Jane Austen’s relationship to Romanticism has long been a vexed one. Although her dates (1775-1817) place her squarely within the period, she traditionally has been studied apart from the male poets whose work defined British Romanticism for most of the twentieth century. In the past her novels were thought to follow an Augustan mode at odds with the Romantic ethos. Even with the advent of historicist and feminist criticism, which challenged many previous characterizations of Austen as detached from the major social, political, and aesthetic currents of her time, she continued to be distinguished from her male contemporaries. Jerome McCann, for example, insists that Austen does not espouse the Romantic ideology. Anne Mellor declares that Austen, along with other “leading women intellectual and writers of the day” “did not,” participate in the Romantic “spirit of the age” but instead embraced an alternative ideology that Mellor labels “feminine Romanticism”.
To be sure, some critics throughout the years have argued for Austen’s affinities with one or more of the male Romantic poets. A special issue of the Wordsworth Circle (Autumn 1976) was devoted to exploring connections between Austen and her male contemporaries. Clifford Siskin in his historicist study of Romanticism argued that Austen does participate in the same major innovation, the naturalization of belief in a developing self, as characterizes Wordsworth’s poetry and other key works from the period.

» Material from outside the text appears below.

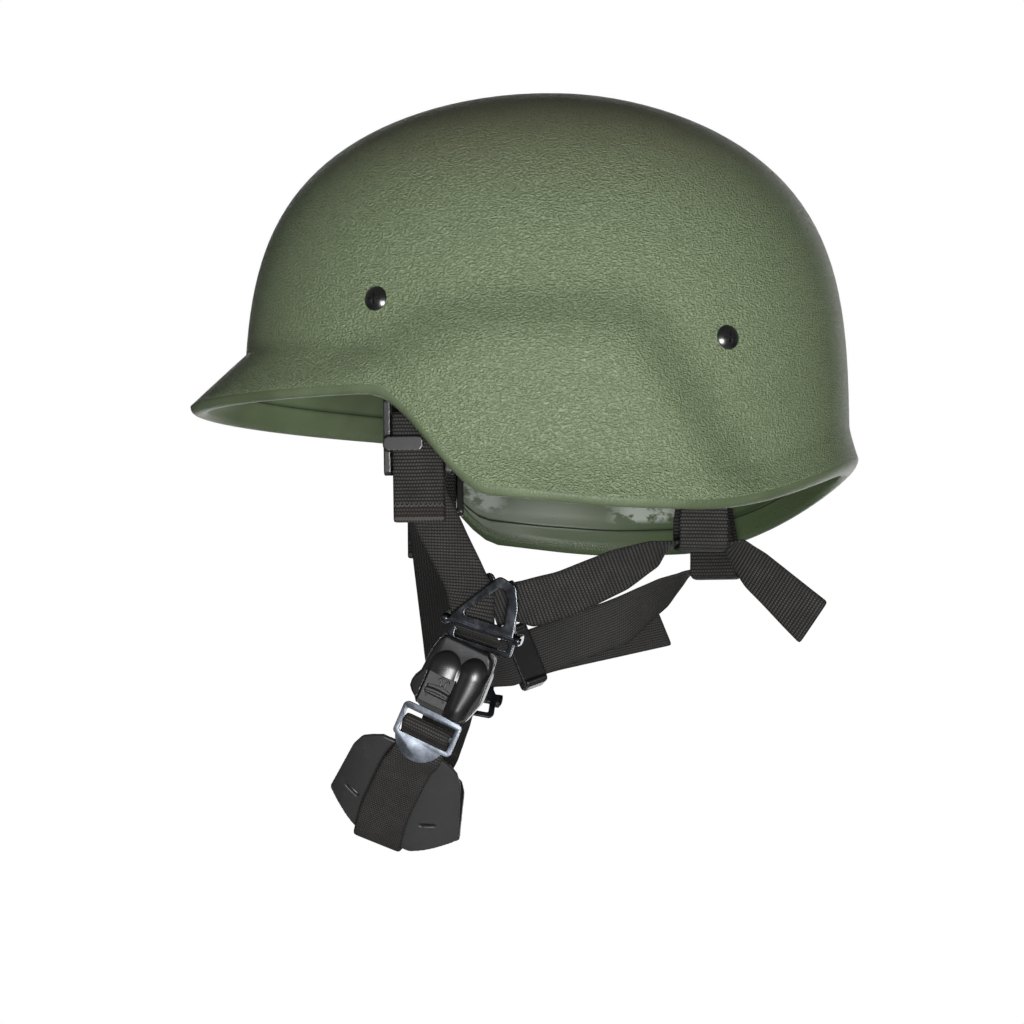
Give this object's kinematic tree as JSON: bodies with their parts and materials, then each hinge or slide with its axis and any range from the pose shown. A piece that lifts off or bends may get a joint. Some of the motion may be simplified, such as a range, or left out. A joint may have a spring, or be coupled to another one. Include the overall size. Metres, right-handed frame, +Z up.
{
  "type": "combat helmet",
  "caption": "flared-rim combat helmet shell with inner suspension, headband, adjustable webbing chinstrap harness, triangular rings, quick-release buckle and cupped chin piece",
  "frame": {"origin": "the middle of the head opening, on the midplane, level with the lowest part of the rim at the ears; this point is the head seat the helmet is held by", "axes": "the helmet faces -Y, +Y is the back, +Z is up and +X is the wearer's left, the side that the picture shows"},
  "size_m": [0.2414, 0.28, 0.3186],
  "materials": {
    "shell_coat": "fine grained olive coat, matt with small glints",
    "screw_black": "black gloss with a cross recess",
    "steel": "satin steel",
    "spacer_rubber": "matt dark rubber",
    "clip_steel": "dark satin steel",
    "webbing": "charcoal basket-weave webbing",
    "lace": "round braided lace",
    "band_leather": "smooth tan leather",
    "foam": "soft grey foam",
    "black_plastic": "moulded black gloss",
    "slide_plastic": "satin black with an embossed arrow",
    "ring_steel": "dark gunmetal, worn bright at the edges",
    "tongue_steel": "satin steel with bright edges",
    "chin_webbing": "fine ribbed brown-black webbing",
    "cup_rubber": "soft dark grey moulded rubber"
  },
  "bodies": {
    "helmet": {"shell": "shell_coat", "shell_screws": "screw_black", "screw_posts": "steel", "spacers": "spacer_rubber", "hanger_clips": "clip_steel", "suspension_band": "webbing", "crown_straps": "webbing", "crown_lace": "lace", "headband": "band_leather", "headband_foam": "foam", "headband_clips": "steel", "headband_tab": "webbing", "front_hanger_left": "webbing", "front_hanger_right": "webbing", "front_strap_left": "webbing", "front_strap_right": "webbing", "ring_frame_left": "ring_steel", "ring_frame_right": "ring_steel", "nape_strap_left": "webbing", "nape_strap_right": "webbing", "rear_loop_left": "webbing", "rear_loop_right": "webbing", "buckle_cover": "black_plastic", "buckle_base": "black_plastic", "release_spring": "steel"},
    "adjuster_left": {"strap_adjuster_left": "black_plastic", "front_tail_left": "webbing"},
    "adjuster_right": {"strap_adjuster_right": "black_plastic", "front_tail_right": "webbing"},
    "gate_left": {"ring_gate_left": "ring_steel"},
    "gate_right": {"ring_gate_right": "ring_steel"},
    "slider": {"nape_slider": "black_plastic"},
    "release": {"release_slide": "slide_plastic"},
    "chin_piece": {"tongue_plate": "tongue_steel", "chin_strap": "chin_webbing", "chin_cup": "cup_rubber"}
  },
  "joints": [
    {"name": "adjuster_left_tilt", "type": "hinge", "parent": "helmet", "child": "adjuster_left", "pos_m": [0.08952, -0.05704, 0.04555], "axis": [-0.1392, -0.9903, 0], "range_deg": [0, 20]},
    {"name": "adjuster_right_tilt", "type": "hinge", "parent": "helmet", "child": "adjuster_right", "pos_m": [-0.08952, -0.05704, 0.04555], "axis": [-0.1392, 0.9903, 0], "range_deg": [0, 20]},
    {"name": "gate_left_swing", "type": "hinge", "parent": "helmet", "child": "gate_left", "pos_m": [0.07607, -0.0319, -0.04567], "axis": [0.1425, 0.9381, -0.3157], "range_deg": [0, 60]},
    {"name": "gate_right_swing", "type": "hinge", "parent": "helmet", "child": "gate_right", "pos_m": [-0.07289, -0.04303, -0.06396], "axis": [0.1753, -0.9696, 0.171], "range_deg": [0, 60]},
    {"name": "nape_slider_slide", "type": "slide", "parent": "helmet", "child": "slider", "axis": [-0.2538, 0.9055, 0.3401], "range_m": [-0.002, 0.003]},
    {"name": "release_slide_push", "type": "slide", "parent": "helmet", "child": "release", "axis": [0.2438, 0.3963, 0.8851], "range_m": [0, 0.004], "stiffness_N_per_m": 300, "springref_m": -0.002, "deforming": ["release_spring"]},
    {"name": "chin_piece_release", "type": "slide", "parent": "helmet", "child": "chin_piece", "axis": [-0.2438, -0.3963, -0.8851], "range_m": [0, 0.014]}
  ]
}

Recently, three books have appeared (by Clara Tuite, William Galperin, and William Deresiewicz) that in various ways treat Austen as a Romantic writer and together signal a shift in the tendency to segregate the major novelist of the age from the major poets.
The present essay seeks to contribute to this goal of firmly integrating Austen within the Romantic movement and canon. It does so by pointing out affinities between Austen and a writer with whom she has not commonly been associated, John Keats. Most comparisons of Austen and the Romantic poets have focused on Wordsworth and Byron, whose works we know she read. Although Austen could not have read Keats’s poems, which only began to appear in print during the last years of her life, and there is no evidence that Keats knew Austen’s novels, a number of important similarities can be noted in these writers’ works that provide further evidence to link Austen with the Romantic movement, especially the period of second-generation Romanticism when all of her novels were published.